У Воскобойниковой уже начали слипаться глаза, когда все дружно решили прогуляться.
По мощенной досками тропке вышли к реке. Господи, до чего ж здесь было красиво! Катя даже спать расхотела.
Отсюда излучина реки была видна целиком, и так же целиком она была подсвечена мерцающим лунным светом.
Хоть и замерзла слегка — одеты-то по-летнему, — но уходить было обидно.
Чистов, почувствовав, что Кате холодно, обнял ее за открытые плечи. Его теплые сильные руки крепко держали Катерину. А вырываться из их кольца ей не очень-то и хотелось.
В общем, в музее этой ночью была использована только одна кровать.
Чистов так и проспал оставшееся от ночи время с ощущением счастья.
Однако утром оно как-то потихоньку рассосалось.
Вокруг по-прежнему было безумно красиво.
Они пошли, покормили ржаным хлебом коня. Потом искупались в утренней, объятой туманом Волге.
А потом — уже перед отъездом в Нилову пустынь, когда Катя переодевала в их комнате мокрый после утреннего заплыва купальник, — он снова обнял ее. И она снова ему не отказала, разрешила все, что хотел.
Однако ощущения, что это навсегда — или хотя бы надолго, — ни у того, ни у другой не было.
22
Теперь Майка чувствовала себя не человеком, а настоящим облаком. Только не как у Маяковского — в штанах, а в необъятной юбке светло-голубого цвета, потому что ни в какие штаны она уже не влезала.
И хотя ходить по жаре было нелегко, но на душе — чуть ли не впервые с начала размолвок с мужем — стало вдруг хорошо и спокойно.
Если б она не боялась предстоящих родов, то, можно сказать, была бы практически счастлива.
А что — хороший термин.

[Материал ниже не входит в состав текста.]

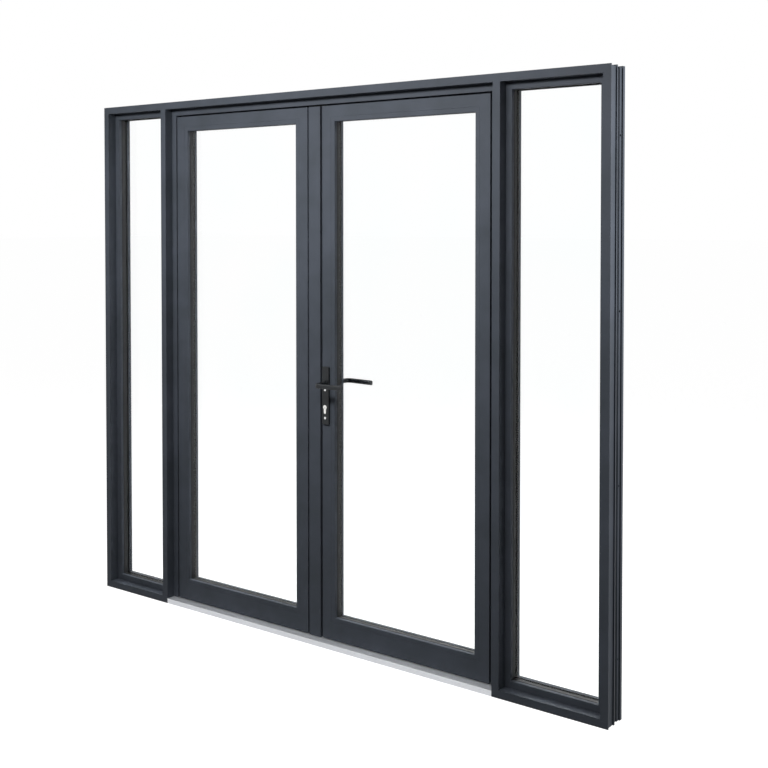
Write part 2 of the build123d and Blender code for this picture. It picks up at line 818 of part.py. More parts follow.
def faceplate_room(thickness):
    """The room of the lock's faceplate in the edge of the leaf."""
    half = faceplate_width / 2
    middle = spindle_height - faceplate_drop
    return block(active_edge, active_edge + thickness, lock_depth - half, lock_depth + half,
                 middle - faceplate_length / 2, middle + faceplate_length / 2)


def bolt_room(z, height, x0, x1, room):
    """The room of a bolt with the given height, in the lock's thickness."""
    half = case_thickness / 2 - case_wall - lock_part_clearance + room
    return block(x0, x1, lock_depth - half, lock_depth + half, z - height / 2 - room,
                 z + height / 2 + room)


def lock_body():
    """The lock's hollow case and its faceplate."""
    x0 = active_edge + faceplate_thickness
    x1 = x0 + case_depth
    half = case_thickness / 2
    z0, z1 = spindle_height - case_drop, spindle_height + case_rise
    case = block(x0, x1, lock_depth - half, lock_depth + half, z0, z1)
    case = case - block(x0 + case_wall, x1 - case_wall, lock_depth - half + case_wall,
                        lock_depth + half - case_wall, z0 + case_wall, z1 - case_wall)
    case = case - rod_y(journal_radius + running_clearance, spindle_x, spindle_height, front, back)
    case = case - cylinder_run(cylinder_hole_clearance, frame_depth)
    for drop in (upper_screw_drop, lower_screw_drop):
        radius = screw_radius + screw_clearance
        case = case - rod_y(radius, spindle_x, spindle_height - drop, front, back)
    latch_z = spindle_height + latch_rise
    deadbolt_z = spindle_height - deadbolt_drop
    reach = active_edge + faceplate_thickness + 2 * case_wall
    latch_hole = bolt_room(latch_z, latch_height, active_edge - 1, reach, bolt_clearance)
    deadbolt_hole = bolt_room(deadbolt_z, deadbolt_height, active_edge - 1, reach, bolt_clearance)
    faceplate = without([faceplate_room(faceplate_thickness)], [latch_hole, deadbolt_hole])
    return without([case], [latch_hole, deadbolt_hole]), faceplate


def follower():
    """The lock's turning nut with its square hole, journals and the nose that draws the latch."""
    half = case_thickness / 2 - case_wall - lock_part_clearance
    nut = rod_y(follower_radius, spindle_x, spindle_height, lock_y - half, lock_y + half)
    journal = case_thickness / 2
    nut = nut + rod_y(journal_radius, spindle_x, spindle_height, lock_y - journal, lock_y + journal)
    side = spindle_side + 2 * running_clearance
    hole = Pos(spindle_x, lock_y, spindle_height) * Box(side, case_thickness + 2, side)
    return nut - hole


def latch():
    """The spring latch with its bevelled nose and the tail that slides in the case."""
    z = spindle_height + latch_rise
    tip = active_edge - latch_proud
    heel = tip + latch_length
    body = bolt_room(z, latch_height, tip, heel, 0.0)
    half = case_thickness / 2 - case_wall - lock_part_clearance
    low = lock_y - half
    wedge = make_face(Polyline((tip, low), (tip + latch_bevel, low), (tip, lock_y + half - wall),
                               close=True))
    bevel = Pos(0, 0, z - latch_height) * extrude(wedge, 2 * latch_height)
    tail = bolt_room(z, latch_tail_height, heel, heel + latch_tail, 0.0)
    return body - bevel + tail


def deadbolt():
    """The square bolt, drawn back just inside the faceplate, with softened edges."""
    z = spindle_height - deadbolt_drop
    x0 = active_edge + deadbolt_sunk
    body = bolt_room(z, deadbolt_height, x0, x0 + deadbolt_length, 0.0)
    return chamfer(body.faces().sort_by(Axis.X)[0].edges(), bolt_clearance * 5)


def cylinder_pieces():
    """The profile cylinder's body, and the plug with its cam and keyways."""
    body = cylinder_run(0.0, cylinder_length)
    y0 = leaf_middle_y - cylinder_length / 2
    y1 = leaf_middle_y + cylinder_length / 2
    body = body - rod_y(plug_radius + running_clearance, spindle_x, cylinder_height, y0 - 1, y1 + 1)
    notch_low = cylinder_height - cam_radius - lock_part_clearance
    notch = Pos(spindle_x, lock_y, notch_low + cylinder_total_height) * Box(
        4 * cylinder_radius, cam_gap, 2 * cylinder_total_height)
    body = body - notch
    plug = rod_y(plug_radius, spindle_x, cylinder_height, y0, y1)
    cam = rod_y(cylinder_radius, spindle_x, cylinder_height, lock_y - cam_width / 2,
                lock_y + cam_width / 2)
    nose = Pos(spindle_x, lock_y, cylinder_height - cam_radius / 2 - plug_radius / 4) * Box(
        plug_radius, cam_width, cam_radius - plug_radius / 2)
    plug = plug + cam + nose
    for y in (y0, y1):
        keyway = Pos(spindle_x, y, cylinder_height - keyway_height / 4) * Box(
            keyway_width, 2 * keyway_depth, keyway_height)
        plug = plug - keyway
    return body, plug


def backplate():
    """The front backplate: a shallow cover with bosses for the screws."""
    outer = block(spindle_x - plate_width / 2, spindle_x + plate_width / 2, recess - plate_thickness,
                  recess, plate_centre - plate_height / 2, plate_centre + plate_height / 2)
    outer = fillet(outer.edges().filter_by(Axis.Y), 2 * plate_edge)
    outer = fillet(outer.faces().sort_by(Axis.Y)[0].edges(), plate_edge)
    inner = block(spindle_x - plate_width / 2 + plate_wall, spindle_x + plate_width / 2 - plate_wall,
                  recess - plate_thickness + plate_wall, recess + 1,
                  plate_centre - plate_height / 2 + plate_wall,
                  plate_centre + plate_height / 2 - plate_wall)
    ends = (plate_front_y + plate_edge, plate_front_y + plate_thickness)
    cover = outer - inner
    for drop in (upper_screw_drop, lower_screw_drop):
        cover = cover + rod_y(plate_boss_radius, spindle_x, spindle_height - drop, *ends)
    cover = cover + rod_y(collar_radius + plate_wall, spindle_x, spindle_height, *ends)
    far = plate_front_y + plate_thickness + 1
    cover = cover - rod_y(collar_radius + running_clearance, spindle_x, spindle_height,
                          plate_front_y - 1, far)
    cover = cover - cylinder_run(cylinder_hole_clearance, 3 * frame_depth)
    for drop in (upper_screw_drop, lower_screw_drop):
        cover = cover - rod_y(screw_radius + running_clearance, spindle_x, spindle_height - drop,
                              plate_front_y - 1, far)
    return cover


def other_face(shape):
    """The same piece mirrored to the other face of the leaf."""
    return mirror(shape, about=Plane(origin=(0, leaf_middle_y, 0), z_dir=(0, 1, 0)))


def plate_screws():
    """Two long screws that pull both backplates together through the leaf."""
    screws = []
    for drop in (upper_screw_drop, lower_screw_drop):
        z = spindle_height - drop
        shank = rod_y(screw_radius, spindle_x, z, plate_front_y, plate_back_y - plate_edge)
        head = rod_y(screw_head_radius, spindle_x, z, plate_front_y - screw_head_height, plate_front_y)
        slot = Pos(spindle_x, plate_front_y - screw_head_height, z) * Box(
            2 * screw_head_radius + 1, screw_head_height, keyway_width)
        screws.append(shank + head - slot)
    return screws


def front_lever():
    """The lever on the viewed face: a collar, a round elbow and a slightly curved grip."""
    collar_end = plate_front_y - collar_length / 2
    centre = plate_front_y - lever_standoff
    grip_z = spindle_height - lever_drop
    start = (spindle_x, collar_end, grip_z)
    straight = Line(start, (spindle_x, centre + lever_bend, grip_z))
    elbow = JernArc(start=straight @ 1, tangent=straight % 1, radius=lever_bend, arc_size=90)
    grip = JernArc(start=elbow @ 1, tangent=elbow % 1, radius=lever_grip_radius,
                   arc_size=lever_grip_angle)
    path = straight + elbow + grip
    lying = Plane(origin=start, x_dir=(1, 0, 0), z_dir=(0, -1, 0))
    section = RectangleRounded(lever_thickness, lever_height, lever_corner)
    blade = sweep(lying * section, path=path)
    collar = rod_y(collar_radius, spindle_x, spindle_height, collar_end - collar_length / 2,
                   plate_front_y + plate_thickness - wall)
    side = spindle_side + 2 * running_clearance
    socket_end = collar_end - collar_length / 2 + wall
    socket = Pos(spindle_x, (socket_end + back) / 2, spindle_height) * Box(
        side, back - socket_end, side)
    return blade + collar - socket


def spindle():
    """The square spindle that joins both levers through the follower."""
    end = plate_front_y - collar_length + 2 * wall
    length = 2 * (leaf_middle_y - end)
    return Pos(spindle_x, leaf_middle_y, spindle_height) * Box(spindle_side, length, spindle_side)


def handle_set():
    """Every piece of the lock and handle, by node."""
    case, faceplate = lock_body()
    cover = backplate()
    lever = front_lever()
    body, plug = cylinder_pieces()
    return {
        "lock_case": case,
        "lock_faceplate": faceplate,
        "handle_backplates": [cover, other_face(cover)],
        "backplate_screws": plate_screws(),
        "front_lever": [lever],
        "rear_lever": [other_face(lever)],
        "lever_spindle": [spindle()],
        "lock_follower": [follower()],
        "latch_bolt": [latch()],
        "deadbolt": [deadbolt()],
        "cylinder_body": [body],
        "cylinder_plug": [plug],
    }


# Assembly

def assemble():
    """Builds every node of the door and its frame."""
    nodes, plastic, drills = outer_frame()
    nodes["frame_corner_cleats"] = corner_cleats()
    stops, stop_plastic = door_stops()
    nodes.update(stops)
    nodes["door_stop_seals"] = stop_seals()
    nodes["threshold"], threshold_core = threshold()
    nodes["frame_thermal_strips"] = plastic + stop_plastic + [threshold_core]
    names = ("sidelight_rebates", "sidelight_beads", "sidelight_panes", "sidelight_spacers",
             "sidelight_gaskets", "sidelight_packers")
    for name in names:
        nodes[name] = []
    for side in (-1, 1):
        rebate, beads, panes, spacer, gaskets, packers = sidelight_pieces(side, drills)
        for name, pieces in zip(names, (rebate, beads, panes, [spacer], gaskets, packers)):
            nodes[name] += pieces
    nodes.update(leaf("passive", -leaf_half, passive_edge, True))
    nodes.update(leaf("active", active_edge, leaf_half, False))
    nodes["meeting_strip"], strip_plastic = meeting_strip()
    nodes["passive_thermal_strips"] += strip_plastic
    nodes["strike_plate"] = strike_plate()
    nodes["strip_end_caps"] = strip_caps()
    top_bolt, bottom_bolt = shoot_bolts()
    nodes["top_shoot_bolt"] = [top_bolt]
    nodes["bottom_shoot_bolt"] = [bottom_bolt]
    nodes.update(hinges())
    stile = "active_meeting_stile"
    nodes[stile] = without(nodes[stile], lock_holes() + [faceplate_room(faceplate_thickness)])
    nodes.update(handle_set())
    return nodes


def main():
    """Writes one STEP file for each node."""
    os.makedirs("parts", exist_ok=True)
    for name, pieces in assemble().items():
        solids = [solid for piece in pieces for solid in piece.solids()]
        shape = solids[0] if len(solids) == 1 else Compound(children=solids)
        export_step(shape, f"parts/{name}.step")
        print(name, len(solids))


main()
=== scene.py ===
"""Looks of a glazed aluminium double door with two fixed sidelights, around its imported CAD.

The CAD's nodes get their finishes here. The script adds what is too fine for the CAD: the screws
and bearing rings of the hinges, the screws of the lock's plates, brush seals under both leaves,
and the rounded lips of the glazing gaskets. Every piece is in metres, in the frame of the CAD:
X to the right, Z up and Y from the viewed face to the hinge side at the back.
"""

import json
import logging
import math
from dataclasses import dataclass, field
from enum import Enum
from typing import Any, Iterable, Sequence

import bmesh
import bpy
from mathutils import Euler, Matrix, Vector


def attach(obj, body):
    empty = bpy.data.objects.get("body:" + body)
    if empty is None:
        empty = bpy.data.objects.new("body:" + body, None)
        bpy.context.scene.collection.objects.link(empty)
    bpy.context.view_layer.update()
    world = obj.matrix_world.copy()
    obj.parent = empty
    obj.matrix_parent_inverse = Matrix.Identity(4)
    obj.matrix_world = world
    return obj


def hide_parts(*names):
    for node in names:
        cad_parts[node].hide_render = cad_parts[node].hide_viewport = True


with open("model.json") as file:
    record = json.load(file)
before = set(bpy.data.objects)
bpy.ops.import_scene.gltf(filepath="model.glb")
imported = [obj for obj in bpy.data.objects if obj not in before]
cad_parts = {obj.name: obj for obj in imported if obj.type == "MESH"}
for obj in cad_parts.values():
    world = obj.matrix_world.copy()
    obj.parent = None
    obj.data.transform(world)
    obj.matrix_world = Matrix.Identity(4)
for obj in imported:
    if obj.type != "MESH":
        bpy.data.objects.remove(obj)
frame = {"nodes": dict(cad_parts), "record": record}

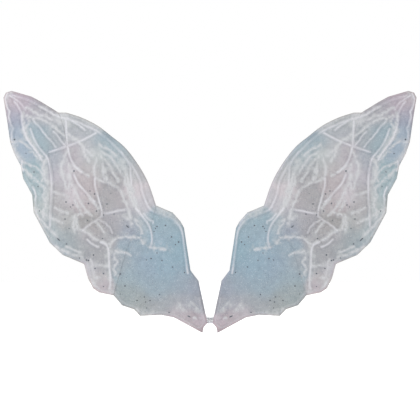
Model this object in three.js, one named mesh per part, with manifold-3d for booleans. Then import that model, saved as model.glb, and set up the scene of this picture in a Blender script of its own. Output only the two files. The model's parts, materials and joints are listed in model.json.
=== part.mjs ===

Пишут ведь доктора в медицинской карте — «практически здоров». Почему бы тогда не быть термину «практически счастлив»?
Они уже беседовали с малышом.
Майка разговаривала с ним на самые разные темы, и он то молчаливо подтверждал ее тезисы, то опровергал их толчком маленькой, но уже крепкой ножки. Так что Майка и мелкий Вовчик были вполне полноценными собеседниками с непревзойденным взаимопониманием.
С именем мальчишки мама не сомневалась ни на минуту.
Папик заслужил, чтобы долгожданный наследник именовался в честь его. Двора-Лея, правда, сказала, что у них так не принято: имя уважаемого человека передают следующему поколению только после того, как его носитель покидает этот мир.
Майка ненадолго задумалась. Однако, во-первых, суеверия никогда не отягощали ее практичное сознание, а во-вторых, в их роду, насколько она знала, еврейских корней никогда не было. Следовательно, их запреты и рекомендации можно в расчет не брать.
Итак — сынуля будет Владимиром Владимировичем. При этом Майку не особо волновало, что биологического отца ребенка зовут Александром. Сходство с именем-отчеством известного российского политика ее тоже никак не напрягало — они точно пойдут разными путями.
Когда сказала о своем решении Сашке — он еще звонил время от времени, — тот надулся, однако возражать благоразумно не стал, дабы не нарваться на что-нибудь неприятное. А нарваться вполне мог — он так и не восстановился в университете, не говоря уже о том, чтобы начать трудовую деятельность. И еще он отказался проходить тест на наркотики, утверждая, что и без Майкиного вмешательства никогда и ни при каких обстоятельствах не станет наркоманом.
Бедный Николай Андреевич! Майка жалела его даже больше себя.